Listen, it seems perfectly reasonable to believe that we won’t be around in a hundred-some years, but insufficient hooking up of dicks and pussies is not going to be the cause. We have more than enough people in the world. I’d vote too many.

But, further, the claim, the connection, is just bullshit. As Dan Savage points out in his recent NYT op-ed, his 60+ grandfather didn’t remarry for procreative purposes or to ensure that his (fully-grown) children had both mommy and daddy. Procreation and marriage aren’t in any way necessarily connected, meaning that a marriage without procreation is still considered a marriage. But, should it be?

Maybe the WA Supreme Court and everyone else that has trotted out this thin veil to throw over institutional homophobia are really on to something. If lack of procreative ability is reason enough to deny gays marriage, then it is reason enough to deny any non-procreative couple their license.

Let’s put some balls on the fucking Defense of Marriage Act. Those pussy Republicans didn’t go far enough. You want to get married, show that you can have children, period. Too old? Too bad. Shooting blanks? You’re flying solo. Post-hysterectomy? Cry me a river, spinster.

But we can’t stop there. The Lord don’t love no shirkers nor cheats, after all. Marriage should be provisional until the procreation happens. Can’t make the magic happen? We’re sending you back to living in sin, and you can buy your own damned insurance when you get there. Marriage is for the baby-makers.

Think I can’t get support for such a measure? Then you don’t understand the quiet contempt parents hold all childless couple in, with your sex whenever and especially wherever you want, and your going to movies and plays and concerts, and your vacations and your disposable income. We hate you for not suffering along with us, almost as much as the WA Supreme Court hates man-on-man lovin’ and the thought that a precious, precious egg or seed might go wasted in mankind’s relentless war against extinction.
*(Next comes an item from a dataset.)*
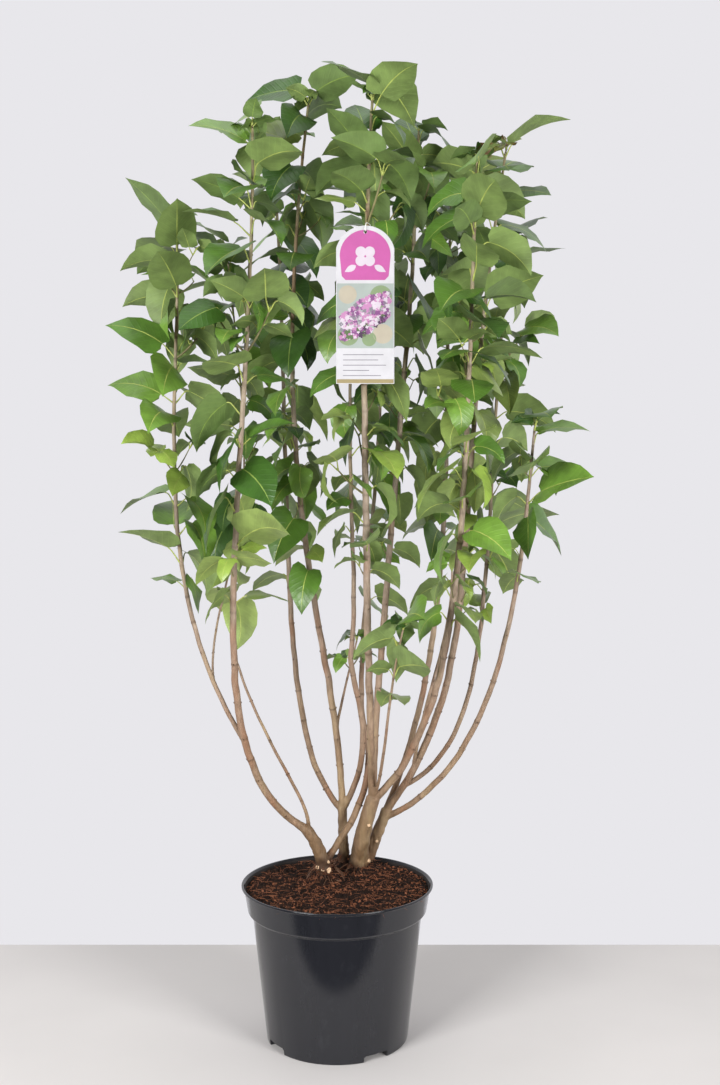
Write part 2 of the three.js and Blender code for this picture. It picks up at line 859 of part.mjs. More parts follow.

Dudes, I’m fucking serious. This is their argument, and they are totally safe making it, because there are too many people like me, that damn gay marriage with faint praise because they aren’t gay, they don’t really care, it doesn’t really affect them.

Let’s make it absolutely fucking clear what their rationale means, and hold them to it. Applying their argument in any way short of universally, which suddenly implicates a lot more people, falls illegally short of equal protection.

Fuck ‘em with their own twisted logic. Now excuse me while I go paint up my “Marriage is for breeders” sign and prepare to march.